---- SOURCE DATA

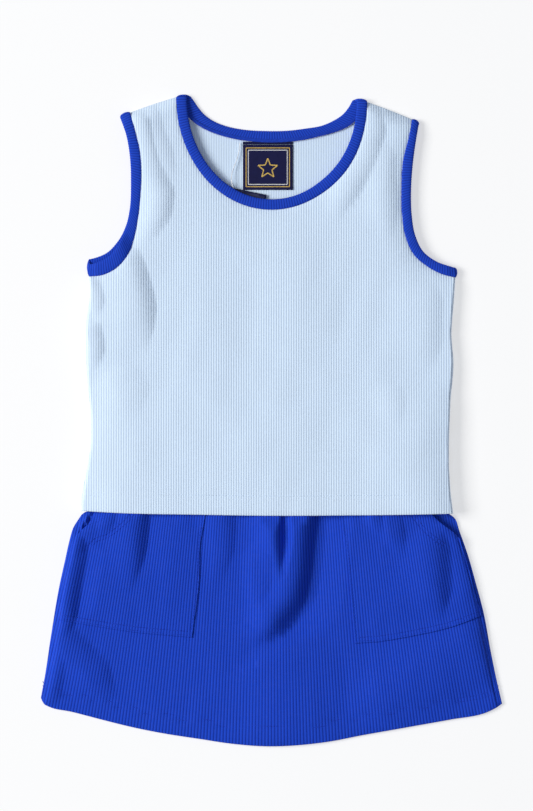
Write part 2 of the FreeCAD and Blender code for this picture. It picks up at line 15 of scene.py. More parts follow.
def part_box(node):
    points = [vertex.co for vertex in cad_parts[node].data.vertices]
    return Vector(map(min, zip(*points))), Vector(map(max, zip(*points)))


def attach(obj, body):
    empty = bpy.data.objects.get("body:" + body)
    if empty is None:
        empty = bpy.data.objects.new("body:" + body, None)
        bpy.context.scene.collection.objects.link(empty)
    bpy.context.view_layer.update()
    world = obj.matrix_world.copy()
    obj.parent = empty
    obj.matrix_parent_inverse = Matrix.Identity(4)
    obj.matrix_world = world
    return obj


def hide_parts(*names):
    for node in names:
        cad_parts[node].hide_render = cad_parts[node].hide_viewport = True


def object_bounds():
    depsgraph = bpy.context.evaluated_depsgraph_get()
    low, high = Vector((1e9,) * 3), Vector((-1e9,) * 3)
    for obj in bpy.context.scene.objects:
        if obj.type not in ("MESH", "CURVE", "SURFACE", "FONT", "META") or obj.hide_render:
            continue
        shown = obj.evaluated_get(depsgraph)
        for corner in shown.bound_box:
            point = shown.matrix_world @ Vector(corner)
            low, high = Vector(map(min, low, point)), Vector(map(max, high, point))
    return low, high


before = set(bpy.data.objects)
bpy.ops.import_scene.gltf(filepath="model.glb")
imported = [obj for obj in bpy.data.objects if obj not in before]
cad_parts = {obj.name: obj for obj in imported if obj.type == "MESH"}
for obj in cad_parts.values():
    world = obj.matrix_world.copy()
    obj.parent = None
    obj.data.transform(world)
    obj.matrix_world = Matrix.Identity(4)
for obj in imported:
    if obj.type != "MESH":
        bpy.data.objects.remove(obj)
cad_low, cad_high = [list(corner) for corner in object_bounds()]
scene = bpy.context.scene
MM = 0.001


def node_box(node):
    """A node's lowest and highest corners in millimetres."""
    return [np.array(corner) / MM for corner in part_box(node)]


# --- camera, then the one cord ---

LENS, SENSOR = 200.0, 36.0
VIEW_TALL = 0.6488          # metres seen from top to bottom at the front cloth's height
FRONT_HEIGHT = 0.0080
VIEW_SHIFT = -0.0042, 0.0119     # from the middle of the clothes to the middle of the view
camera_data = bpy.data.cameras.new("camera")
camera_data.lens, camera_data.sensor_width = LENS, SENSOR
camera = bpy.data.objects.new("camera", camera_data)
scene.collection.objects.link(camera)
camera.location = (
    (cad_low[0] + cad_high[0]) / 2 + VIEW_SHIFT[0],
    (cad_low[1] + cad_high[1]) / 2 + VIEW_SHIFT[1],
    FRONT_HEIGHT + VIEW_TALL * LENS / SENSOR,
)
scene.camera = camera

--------
---- SOURCE DATA

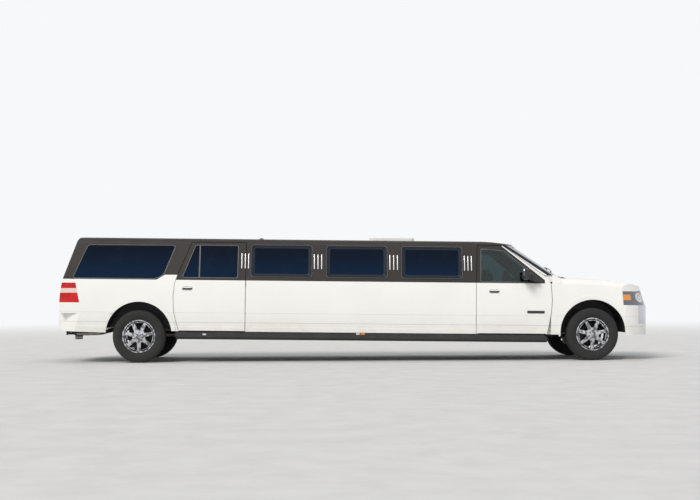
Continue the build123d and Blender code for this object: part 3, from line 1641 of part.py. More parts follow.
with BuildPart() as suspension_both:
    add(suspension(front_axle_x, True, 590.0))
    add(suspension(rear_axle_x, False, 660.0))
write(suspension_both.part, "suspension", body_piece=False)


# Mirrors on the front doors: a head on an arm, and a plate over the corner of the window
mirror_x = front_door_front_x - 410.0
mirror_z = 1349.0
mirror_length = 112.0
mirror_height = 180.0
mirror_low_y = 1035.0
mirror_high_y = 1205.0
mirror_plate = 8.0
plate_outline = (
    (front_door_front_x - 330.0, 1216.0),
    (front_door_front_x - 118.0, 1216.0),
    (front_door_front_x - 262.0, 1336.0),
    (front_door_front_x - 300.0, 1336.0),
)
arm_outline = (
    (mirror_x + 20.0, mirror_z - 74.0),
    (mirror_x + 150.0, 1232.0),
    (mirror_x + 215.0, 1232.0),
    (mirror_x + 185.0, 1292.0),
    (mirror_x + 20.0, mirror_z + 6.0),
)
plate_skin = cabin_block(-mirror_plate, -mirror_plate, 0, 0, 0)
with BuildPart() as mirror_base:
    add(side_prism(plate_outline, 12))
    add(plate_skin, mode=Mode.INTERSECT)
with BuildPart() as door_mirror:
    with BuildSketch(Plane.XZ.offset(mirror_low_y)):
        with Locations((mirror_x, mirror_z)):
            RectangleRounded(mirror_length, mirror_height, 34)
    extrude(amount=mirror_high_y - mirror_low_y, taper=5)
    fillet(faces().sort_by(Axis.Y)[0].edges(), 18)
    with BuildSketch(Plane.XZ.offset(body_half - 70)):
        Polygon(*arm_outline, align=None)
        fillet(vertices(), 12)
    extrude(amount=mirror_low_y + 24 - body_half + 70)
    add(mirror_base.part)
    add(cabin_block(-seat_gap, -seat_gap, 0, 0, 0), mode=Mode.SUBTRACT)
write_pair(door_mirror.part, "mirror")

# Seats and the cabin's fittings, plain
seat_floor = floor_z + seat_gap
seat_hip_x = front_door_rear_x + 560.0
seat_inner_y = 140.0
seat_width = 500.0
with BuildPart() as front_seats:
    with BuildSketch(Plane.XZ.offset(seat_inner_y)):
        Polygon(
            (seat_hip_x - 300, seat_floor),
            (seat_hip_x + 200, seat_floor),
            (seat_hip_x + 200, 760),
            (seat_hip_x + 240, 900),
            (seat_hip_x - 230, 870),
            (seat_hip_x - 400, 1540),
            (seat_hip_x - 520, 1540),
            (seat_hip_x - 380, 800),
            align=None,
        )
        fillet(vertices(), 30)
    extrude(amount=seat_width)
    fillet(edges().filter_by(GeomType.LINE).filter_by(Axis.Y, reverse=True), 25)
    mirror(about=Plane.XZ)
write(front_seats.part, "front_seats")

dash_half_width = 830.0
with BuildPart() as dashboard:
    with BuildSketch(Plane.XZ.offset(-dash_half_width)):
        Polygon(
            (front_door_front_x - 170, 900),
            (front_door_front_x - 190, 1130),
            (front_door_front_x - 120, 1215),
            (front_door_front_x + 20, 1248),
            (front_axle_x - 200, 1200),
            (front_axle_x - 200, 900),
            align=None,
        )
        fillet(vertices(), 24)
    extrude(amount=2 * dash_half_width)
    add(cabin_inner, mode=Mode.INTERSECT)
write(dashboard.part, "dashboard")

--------

Give back, word for word, only the lines above from the line holding "Write part 2" to the line holding "for node in", both included.

Write part 2 of the FreeCAD and Blender code for this picture. It picks up at line 15 of scene.py. More parts follow.
def part_box(node):
    points = [vertex.co for vertex in cad_parts[node].data.vertices]
    return Vector(map(min, zip(*points))), Vector(map(max, zip(*points)))


def attach(obj, body):
    empty = bpy.data.objects.get("body:" + body)
    if empty is None:
        empty = bpy.data.objects.new("body:" + body, None)
        bpy.context.scene.collection.objects.link(empty)
    bpy.context.view_layer.update()
    world = obj.matrix_world.copy()
    obj.parent = empty
    obj.matrix_parent_inverse = Matrix.Identity(4)
    obj.matrix_world = world
    return obj


def hide_parts(*names):
    for node in names:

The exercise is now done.